Riccardo Frizza, che nel repertorio belcantistico ha sempre trovato il suo elemento d’azione, ha diretto con consapevolezza stilistica ma anche con energia vitale la partitura donizettiana, imprimendo un taglio fortemente teatrale all’esecuzione, anche se non del tutto attenta all’esaltata acustica del teatro, che ha fatto apparire l’orchestra e il coro del festival – insieme al Coro dell’Accademia del Teatro alla Scala preparato da Salvo Sgrò – fin troppo sonori e coprenti.

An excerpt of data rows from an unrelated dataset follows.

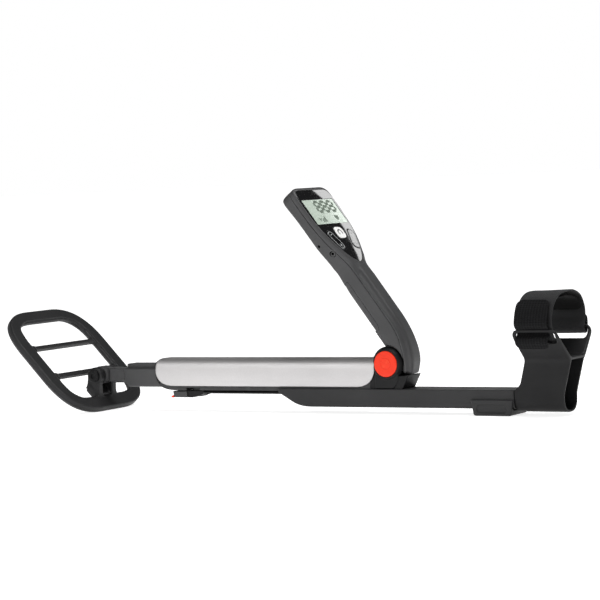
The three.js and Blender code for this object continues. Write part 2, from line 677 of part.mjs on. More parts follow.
// The strap's centre line, from inside one wing over the top to inside the other.
function strapOutline() {
  const { top, half, thick } = STRAP;
  const spring = 44;
  const inset = 10.7;
  const rise = top - spring;
  const shape = new THREE.Shape();
  shape.moveTo(half - inset, 22);
  shape.lineTo(half, spring);
  shape.absellipse(0, spring, half, rise, 0, Math.PI);
  shape.lineTo(-half + inset, 22);
  shape.lineTo(-half + inset + thick, 22);
  shape.lineTo(-half + thick, spring);
  shape.absellipse(0, spring, half - thick, rise - thick, Math.PI, 0, true);
  shape.lineTo(half - inset - thick, 22);
  return shape;
}

const armStrap = () => piece("arm_strap", prismX(strapOutline(), STRAP.front, STRAP.rear, 16), "webbing");

// ---- Assembly ------------------------------------------------------------------------------------

function handle() {
  const group = new THREE.Group();
  const shells = handleShells();
  group.add(shells.front, shells.rear, shells.door, facePanel(), lcdPane(), ...handleInterior(), ...KEYS.map(key));
  group.rotation.y = HANDLE_LEAN;
  return group;
}

const lockGear = () => piece("lock_gear", tubeY(9.3, 5.7, -13.3, -9.4), "steel");

const model = new THREE.Group();
model.add(
  searchCoil(),
  lowerShaftTube(),
  shaftKnuckle(),
  shaftGuide(),
  mainShaft(),
  camLever(),
  camLeverTip(),
  releaseButton(),
  lockGear(),
  handle(),
  armrestTray(),
  armCuff(),
  standFoot(),
  armStrap(),
);

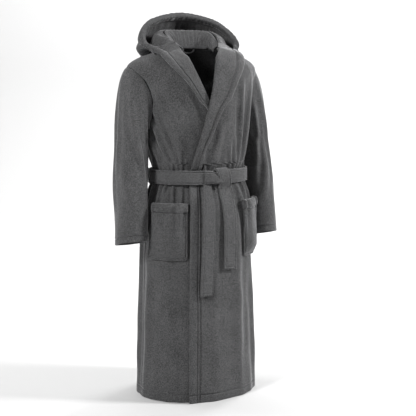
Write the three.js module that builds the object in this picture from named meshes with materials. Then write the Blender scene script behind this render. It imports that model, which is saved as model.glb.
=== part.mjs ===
// A hooded wrap bathrobe standing as if worn: body panels, sleeves, hood, patch pockets and a tied belt.
// Millimetres, +Z up. The wearer faces -Y, so the wearer's left is +X. The hem stands on z = 0.
import * as THREE from "three";
import { mergeVertices } from "three/addons/utils/BufferGeometryUtils.js";

// ---- driving dimensions ----
const WAIST_Y = -13; // how far back the middle of the waist lies: in front of the shoulders
const SHIFT_Y = -6; // moves the whole robe so that its bounding box is centred on the origin
const PLY = 5; // thickness of one plush ply
const GAP = 0.6; // clearance between plies that lie on each other
const SEAM = 0.15; // degrees left open on each side of a seam between two panels
const WRAP = 10; // how far the overlapping front stands off the body
const WRAP_AT_BELT = 4; // the same where the belt presses it flat
const BAND = 38; // width of the front bands
const HEM = 28; // depth of the turned hems
const CUFF = 30; // depth of the turned cuffs
const CUFF_TILT = 0.24; // how steeply a cuff's end rises towards the front
const BELT_Z = 781;
const BELT_WIDTH = 48;
const BELT_THICK = 8;
const ARMHOLE_LOW = 7; // level of the armpit
const ARMHOLE_HIGH = 10; // level of the shoulder point
const ARMHOLE_SPREAD = 27; // degrees that the armhole reaches to the front and to the back of the side

const rad = THREE.MathUtils.degToRad;
const { lerp, clamp, smoothstep } = THREE.MathUtils;

// ---- the body's surface ----
// Levels from the hem (0) over the belt (5) and the shoulder point (10) to the neck seam (13).
// Each is half width, half depth in front and behind, the height in front, at the side and behind,
// and how far back its widest line lies.
const LEVELS = [
  [218, 172, 178, 0, 0, 0, 5],
  [208, 166, 172, 190, 190, 190, 5],
  [202, 161, 168, 380, 380, 380, 4],
  [198, 157, 163, 560, 560, 560, 0],
  [188, 140, 146, 680, 680, 680, -7],
  [164, 108, 112, BELT_Z, BELT_Z, BELT_Z, WAIST_Y],
  [176, 123, 124, 860, 860, 860, -4],
  [187, 138, 136, 935, 935, 935, 6],
  [205, 151, 129, 1030, 1030, 1030, 20],
  [225, 155, 115, 1085, 1100, 1090, 30],
  [241, 145, 101, 1130, 1154, 1140, 34],
  [194, 123, 88, 1158, 1188, 1178, 28],
  [131, 91, 82, 1180, 1206, 1205, 16],
  [80, 64, 68, 1192, 1220, 1223, 9],
];
const TOP = LEVELS.length - 1;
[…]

Lo spettacolo a firma di Valentina Carrasco (scene di Carles Berga e Peter van Praet, costumi di Silvia Aymonino, coreografie di Massimiliano Volpini, luci di Peter van Praet) proponeva le atmosfere di una Spagna cupa, oppressiva, dominata dall’immagine incombente della Madonna Addolorata – già evocata prima dello spettacolo da una processione davanti al teatro con tanto di incappucciati penitenti – che, anche se distante dalle timbriche suggerite dalla musica, poteva trovare una sua giustificazione e anche una certa suggestione. Ma l’idea di risolvere la lunga parentesi delle danze (che a seguito della quasi totale sparizione dei corpi di ballo dai teatri lirici costituisce l’inevitabile spina nel fianco di tutti i recuperi di grand-opéra) affidandole ad un gruppo di attempate signore bergamasche – nelle impietose vesti di odalische invecchiate dall’indifferenza del re verso le sue tante amanti prigioniere – è risultata alquanto imbarazzante nelle patetiche azioni mimiche di una femminilità svilita e offesa, molto in odore però di caricatura felliniana.
Parte del pubblico non ha risparmiato qualche mugugno allo spettacolo, ma per il resto si è trattato di un convinto successo per la componente musicale.